Agreed. I had (in my younger years) sent a patch to clean up dlopen-associated memory stored in TLS to make the APIs thread-safe. Ulrich Drepper shot it down saying "no one cares; the process is exiting and the kernel can take care of it". At the time (green as I was) I thought that leaks should be plugged (one of my earliest patches to a project I wasn't a developer of from this effort is still open…I should probably close that loop someday), but now I know that TLS can be a maze full of dark corners and pits that is best left to the kernel to clean up if it's not critical (and you should leave as much outside of TLS as possible anyways).

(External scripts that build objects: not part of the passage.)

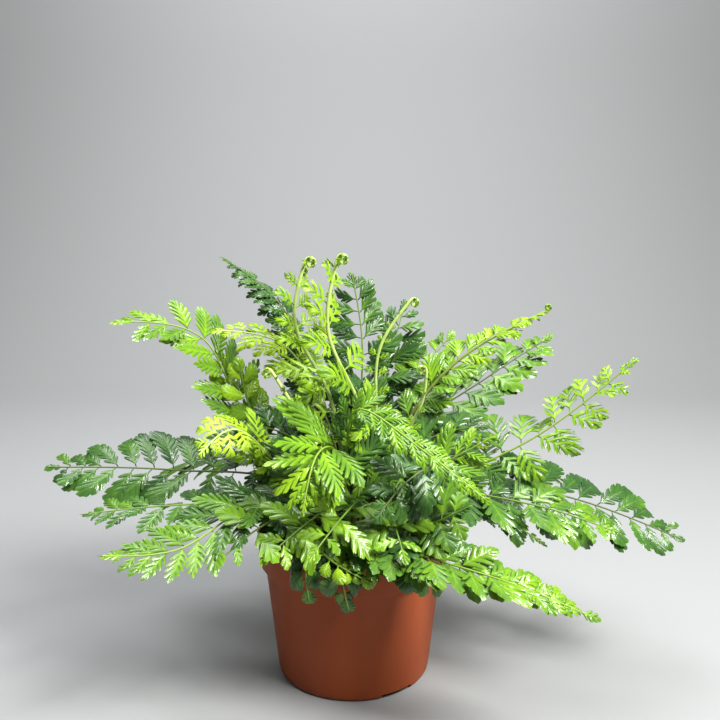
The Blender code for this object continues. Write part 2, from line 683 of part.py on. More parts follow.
def make_frond(collection, frond, sheet, material):
    obj = new_object(f"frond_{frond.name}", collection, sheet.points, [], sheet.faces, material)
    group = obj.vertex_groups.new(name="thickness")
    for number, share in enumerate(sheet.shares):
        group.add([number], share, "REPLACE")
    shell = obj.modifiers.new("Thickness", "SOLIDIFY")
    shell.thickness = RIB_THICKNESS
    shell.offset = 0
    shell.vertex_group = group.name
    shell.thickness_vertex_group = 0
    return obj


def main():
    remove_scene_objects()
    parts = new_collection("Potted Spleenwort", hidden=False)
    drains = new_collection("Drain Cutters", hidden=True)
    holes = new_collection("Stem Hole Cutters", hidden=True)
    bases = stem_bases()
    fixed = [make_pot(parts, drains), make_soil(parts, holes, bases)]
    graph = bpy.context.evaluated_depsgraph_get()
    trees = [BVHTree.FromObject(obj, graph) for obj in fixed]
    ribs = [Rib(frond, path) for frond, path in zip(FRONDS, rib_paths(bases))]
    stems = [joined([rib.solid()]) for rib in ribs]
    draw = np.random.default_rng(SEED)
    for number, (frond, rib) in enumerate(zip(FRONDS, ribs)):
        others = trees + stems[:number] + stems[number + 1 :]
        sheet, shapes = frond_sheet(rib, frond, draw, others)
        trees.append(joined(shapes))
        make_frond(parts, frond, sheet, plain_material(f"Leaf {frond.name}", frond.kind.colour, 0.45))


main()
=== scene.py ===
import json
import math
from dataclasses import dataclass

import bpy
import numpy as np
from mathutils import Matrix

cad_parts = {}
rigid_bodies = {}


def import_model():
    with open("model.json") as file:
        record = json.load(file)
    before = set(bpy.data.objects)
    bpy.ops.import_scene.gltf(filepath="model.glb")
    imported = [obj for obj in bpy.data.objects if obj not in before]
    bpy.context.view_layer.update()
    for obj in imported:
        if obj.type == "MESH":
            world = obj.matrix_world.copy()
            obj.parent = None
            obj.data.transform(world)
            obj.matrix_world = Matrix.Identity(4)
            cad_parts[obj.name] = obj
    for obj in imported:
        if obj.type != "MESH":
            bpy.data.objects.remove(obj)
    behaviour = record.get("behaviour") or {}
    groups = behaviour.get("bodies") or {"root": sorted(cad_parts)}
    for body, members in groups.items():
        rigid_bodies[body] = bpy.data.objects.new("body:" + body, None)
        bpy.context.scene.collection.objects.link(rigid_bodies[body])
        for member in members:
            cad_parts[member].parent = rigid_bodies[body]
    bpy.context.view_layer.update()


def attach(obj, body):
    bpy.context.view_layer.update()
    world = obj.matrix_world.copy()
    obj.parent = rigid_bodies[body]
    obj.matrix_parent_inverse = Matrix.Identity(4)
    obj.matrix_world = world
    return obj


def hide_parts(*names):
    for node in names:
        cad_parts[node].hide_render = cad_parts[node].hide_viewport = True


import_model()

# Camera: a little above the top of the plant and half a metre in front of it, looking slightly down,
# with a lens that takes in the whole spread of the fronds.
CAMERA_PLACE = (0.0041, -0.507, 0.291)
CAMERA_DIP = 10.4
CAMERA_LENS = 42.5
CAMERA_NEAREST = 0.01
camera = bpy.data.objects.new("camera", bpy.data.cameras.new("camera"))
camera.location = CAMERA_PLACE
camera.rotation_euler = (math.radians(90 - CAMERA_DIP), 0, 0)
camera.data.lens = CAMERA_LENS
camera.data.clip_start = CAMERA_NEAREST
bpy.context.scene.collection.objects.link(camera)
bpy.context.scene.camera = camera

# Studio: a pale sheet that lies under the pot and rises behind it in one wide curve, in a dim grey
# room. The main light comes from the upper right, a broader one from above and a weak one from the
# left, and one more lights the sheet alone.
STUDIO_WIDTH = 5.0
STUDIO_FRONT = -1.6
STUDIO_BEND = 0.75
STUDIO_BEND_RADIUS = 0.6
STUDIO_BEND_STEPS = 16
STUDIO_HEIGHT = 3.0
PAPER = (0.31, 0.32, 0.325, 1)
ROOM_GREY = (0.90, 0.92, 0.94, 1)
ROOM_BRIGHTNESS = 0.03
WARM_WHITE = (1.0, 0.98, 0.95)
PLANT_MIDDLE = (0, 0, 0.15)
SHEET_MIDDLE = (0, 1.35, 0.7)


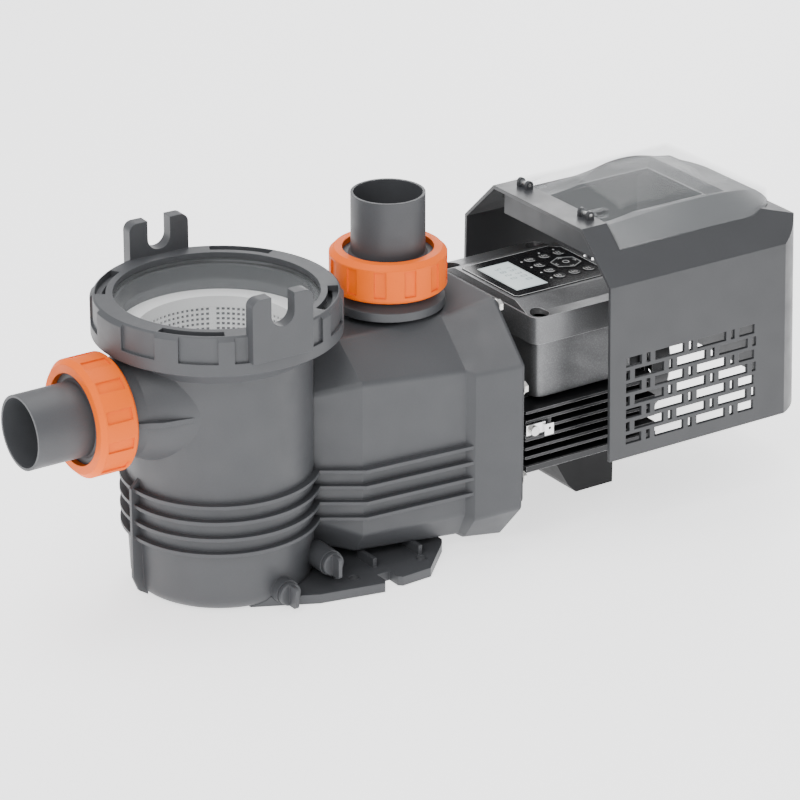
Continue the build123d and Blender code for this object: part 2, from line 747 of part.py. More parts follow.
def cable_gland():
    body = rod_x(6, CTRL_X1 - 6, CTRL_X1 + 1, 52, 153)
    nut = Pos(CTRL_X1, 52, 153) * Rot(0, 90, 0) * extrude(RegularPolygon(9.5, 6), amount=5)
    cap = rod_x(7.5, CTRL_X1 + 4, CTRL_X1 + 13, 52, 153)
    cap = fillet(cap.edges().group_by(Axis.X)[-1], 2)
    return body + nut + cap - rod_x(3.6, CTRL_X1 - 10, CTRL_X1 + 20, 52, 153)


# Hood

def hood_block(inset, rear_round=20.0):
    """The hood's outside, or its inside when inset is the wall."""
    (y_low, z_low), (y_mid, z_mid), (y_top, z_top) = HOOD_PROFILE
    low = z_low - (5 if inset > 0 else 0)
    half = [(y_low - inset, low), (y_mid - inset, z_mid - 0.3 * inset), (y_top - 0.4 * inset,
            z_top - inset)]
    front = HOOD_X0 - (5 if inset > 0 else 0)
    end = HOOD_X1 - inset
    arch = prism_x(mirrored(half), front, end)
    plan_half = y_low + 7.4 - inset
    start = HOOD_X0 - 60
    plan = outline([(start, -plan_half), (end, -plan_half), (end, plan_half), (start, plan_half)])
    plan = fillet(plan.vertices().group_by(Axis.X)[-1], HOOD_CORNER - inset)
    plan = extrude(plan, amount=300, taper=HOOD_DRAFT)
    roof, drop = z_top - inset, z_top - ROOF_REAR_Z
    inner_end = end - 5.5
    side = prism_y([(front, 0), (end, 0), (inner_end, 212), (inner_end, roof - drop * 1.3),
                    (ROOF_BEND_X, roof),
                    (front, roof)], -150, 150)
    high = [e for e in side.edges().filter_by(Axis.Y) if e.center().Z > 215]
    rear = [e for e in high if e.center().X > ROOF_BEND_X + 20]
    side = fillet(rear, rear_round - inset / 2)
    return arch & plan & side


def grille_slots():
    """Brick pattern of slots, cut through both flanks."""
    pitch, height, low, gap = 11.3, 8.2, 72.0, 4.8
    rows = {0: [16, 4, 30, 4, 30, 4, 16], 1: [4, 30, 4, 30, 4, 30, 4]}
    cuts = []
    for k in range(7):
        x = 324.8
        z = low + pitch * k
        for length in rows[k % 2]:
            for s in (1, -1):
                y0, y1 = sorted((s * 96, s * 112))
                cuts.append(box(x, x + length, y0, y1, z, z + height))
            x += length + gap
    return cuts


def dome_plan(grow):
    """Upright block on the dome's plan outline."""
    half = DOME_HALF + grow
    plan = box(DOME_X0 - max(grow, 0), DOME_X1 + grow, -half, half, 222, 300)
    rear = [e for e in plan.edges().filter_by(Axis.Z) if e.center().X > 450]
    return fillet(rear, DOME_CORNER + grow)


def dome_block(inset):
    """Solid under the dome's skin: arch, crest curve and plan outline together."""
    half = DOME_HALF - inset
    side_z = DOME_SIDE_Z
    rise = DOME_RISE - inset
    arch = Pos(0, side_z) * Ellipse(half, rise) + Pos(0, side_z - 8) * Rectangle(2 * half, 16)
    across = extrude(Plane.YZ.offset(DOME_X0) * arch, DOME_X1 - DOME_X0)
    crest = [(x, z - inset) for x, z in DOME_CREST]
    outline = Spline(*crest) + Line(crest[-1], (DOME_X1, 222)) + Line((DOME_X1, 222), (DOME_X0, 222))
    outline = outline + Line((DOME_X0, 222), crest[0])
    along = extrude(Plane.XZ.offset(-120) * make_face(outline), 240)
    return across & along & dome_plan(-inset)


def tray_block(drop):
    """Solid under the tray, low in front and raised behind, dished round the window."""
    slices = []
    half = DOME_HALF + 1
    for x, edge_z, crest, crest_z in TRAY:
        edge_z -= drop
        crest_z -= drop
        corners = [(-half, edge_z), (-crest, crest_z), (crest, crest_z), (half, edge_z), (half, 222),
                   (-half, 222)]
        slices.append(Plane.YZ.offset(x) * make_face(Polyline(*corners, close=True)))
    x0, x1 = WINDOW_X0 - 2, WINDOW_X1 + 2
    dish = []
    for lift in (0, DISH_TALL):
        out = lift * DISH_SPREAD
        face = Rectangle(x1 - x0 + out, 2 * (WINDOW_HALF + 2 + out))
        dish.append(Plane.XY.offset(DISH_Z - drop + lift) * Pos((x0 + x1 + out) / 2, 0) * face)
    return loft(slices) - loft(dish)


def hood_tray():
    """The opaque top under the dome."""
    tray = (tray_block(0) - tray_block(HOOD_WALL)) & dome_plan(0.5)
    rim = (dome_plan(HOOD_WALL) - dome_plan(0.3)) & hood_block(0) & box(300, 600, -120, 120, 229, 260)
    return tray + rim


def hood():
    shell = hood_block(0) - hood_block(HOOD_WALL)
    shell = shell - grille_slots()
    shell -= dome_plan(0.3) & box(DOME_X0, 600, -120, 120, 230, 300)
    shell += hood_tray()
    shell -= box(WINDOW_X0, WINDOW_X1, -WINDOW_HALF, WINDOW_HALF, 225, 290)
    shell += box(SKIRT_X, SKIRT_X + 2, -62, 62, SKIRT_Z, 249)
    for y in (HINGE_Y - 7, HINGE_Y + 4, -HINGE_Y - 7, -HINGE_Y + 4):
        ear = rod_y(3.5, y, y + 3, HINGE_X, HINGE_Z) + box(HINGE_X - 3.5, HINGE_X + 3.5, y, y + 3,
            248.5, HINGE_Z)
        shell += ear
    for y in (HINGE_Y, -HINGE_Y):
        shell -= rod_y(PIN_R, y - 8, y + 8, HINGE_X, HINGE_Z)
        shell -= box(HINGE_X + 3.5, DOME_X0 + 1, y - 4.2, y + 4.2, 251.4, 256)
    return shell


def dome_cover():
    """Clear cover: its front edge is flush with the hood's front band."""
    dome = dome_block(0) - dome_block(DOME_WALL) - tray_block(-0.3)
    dome &= box(DOME_X0 + 0.3, 600, -120, 120, DOME_SIDE_Z + 0.4, 300)
    for y in (HINGE_Y, -HINGE_Y):
        dome += box(HINGE_X, DOME_X0 + 14, y - 3.6, y + 3.6, 251.6, 254.2)
        dome += box(DOME_X0 + 3.5, DOME_X0 + 14, y - 3.6, y + 3.6, 247.6, 254.2)
        dome += rod_y(2.9, y - 3.6, y + 3.6, HINGE_X, HINGE_Z)
    for y in (HINGE_Y, -HINGE_Y):
        dome -= rod_y(PIN_R + 0.05, y - 9, y + 9, HINGE_X, HINGE_Z)
    return dome


def hinge_pins():
    return group([rod_y(PIN_R, y - 7, y + 7, HINGE_X, HINGE_Z) for y in (HINGE_Y, -HINGE_Y)])


def nodes():
    parts = {
        "strainer_pot": strainer_pot, "volute_casing": volute_casing, "pump_base": pump_base,
        "lid_ring": lid_ring, "strainer_lid": strainer_lid,
        "lid_oring": lid_oring, "strainer_basket": strainer_basket, "inlet_nut": inlet_nut,
        "inlet_tailpiece": inlet_tailpiece, "inlet_oring": inlet_oring, "outlet_nut": outlet_nut,
        "outlet_tailpiece": outlet_tailpiece, "outlet_oring": outlet_oring,
        "pot_drain_plug": lambda: drain_plug(*PLUGS["pot"]),
        "volute_drain_plug": lambda: drain_plug(*PLUGS["volute"]),
        "drain_orings": drain_orings, "diffuser": diffuser, "impeller": impeller,
        "impeller_screw": impeller_screw, "seal_plate": seal_plate, "seal_plate_oring": seal_plate_oring,
        "flange_bolts": flange_bolts, "seal_seat": seal_seat, "seal_head": seal_head,
        "motor_shaft": motor_shaft, "rotor_core": rotor_core, "stator_core": stator_core,
        "stator_windings": stator_windings, "motor_frame": motor_frame, "front_endbell": front_endbell,
        "rear_endbell": rear_endbell, "front_bearing": lambda: bearing(237.5),
        "rear_bearing": lambda: bearing(376.5), "motor_tie_bolts": motor_tie_bolts,
        "cooling_fan": cooling_fan, "fan_cover": fan_cover, "motor_foot": motor_foot,
        "bonding_lug": bonding_lug, "bonding_screw": bonding_screw, "controller_base": controller_base,
        "controller_gasket": controller_gasket, "controller_lid": controller_lid, "lid_screws": lid_screws,
        "keypad_overlay": keypad_overlay, "lcd_display": lcd_display, "circuit_board": circuit_board,
        "nav_pad": nav_pad, "enter_key": enter_key, "cable_gland": cable_gland, "hood": hood,
        "dome_cover": dome_cover, "hinge_pins": hinge_pins,
    }
    for k, (x, y) in enumerate(key_places()):
        parts[f"key_{k + 1}"] = lambda x=x, y=y: key_cap(x, y)
    return parts


os.makedirs("parts", exist_ok=True)
for name, make in nodes().items():
    export_step(make(), f"parts/{name}.step")
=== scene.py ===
import json
import math

import bpy
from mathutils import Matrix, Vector


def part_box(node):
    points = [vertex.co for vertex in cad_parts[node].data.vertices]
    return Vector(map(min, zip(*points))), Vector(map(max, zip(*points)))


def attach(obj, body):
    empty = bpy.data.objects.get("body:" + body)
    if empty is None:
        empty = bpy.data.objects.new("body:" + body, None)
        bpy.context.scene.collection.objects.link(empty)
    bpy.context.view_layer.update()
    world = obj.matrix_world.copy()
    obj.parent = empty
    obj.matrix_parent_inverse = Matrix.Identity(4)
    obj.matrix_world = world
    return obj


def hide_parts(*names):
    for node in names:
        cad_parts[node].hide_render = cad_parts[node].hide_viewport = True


# Looks of the pool pump, in metres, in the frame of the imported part.

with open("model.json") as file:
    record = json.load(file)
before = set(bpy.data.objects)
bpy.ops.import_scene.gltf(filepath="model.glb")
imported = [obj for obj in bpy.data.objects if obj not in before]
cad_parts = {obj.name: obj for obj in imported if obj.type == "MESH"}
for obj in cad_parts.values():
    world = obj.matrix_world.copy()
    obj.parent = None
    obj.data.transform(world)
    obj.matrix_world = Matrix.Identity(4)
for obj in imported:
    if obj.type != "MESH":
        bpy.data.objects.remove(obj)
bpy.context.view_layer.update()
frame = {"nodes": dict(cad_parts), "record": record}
NODES = frame["nodes"]
MM = 0.001


# ---------------------------------------------------------------- node helpers

EDGE_WIDTH = 0.8 * MM
BEVEL_SAMPLES = 4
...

... Actually, because I somehow didn't put two and two together in the last post:

On Windows, from my quick test, when the main thread exits / the process is exited: currently active threads are immediately terminated without TLS destructors, currently active TLS destructors complete, and then the process-exiting thread's TLS destructors run (based on rust docs, not the test) and the process actually exits.

This means that blocking infinitely in a TLS destructor is a horrid idea on Windows. The process-global loader lock is held during that thread cleanup period, so anything else taking that lock (most OS calls can) will deadlock with that. Leak stuff, sure and please, but don't block in TLS destructors.

Based on the Rust docs, on pthreads targets the process exit skips any remaining TLS destructors and that probably includes the infinitely blocking one(s).

Yea so what I’ll do instead here is give up on TLS destructor blocking and instead make a macro that builds a barrier protected tokio runtime instead and I’ll do so in a way that has one barrier per expansion and then I’ll have to figure out some solution for making sure references are made only by runtime worker threads probably by debug assertions with named threads.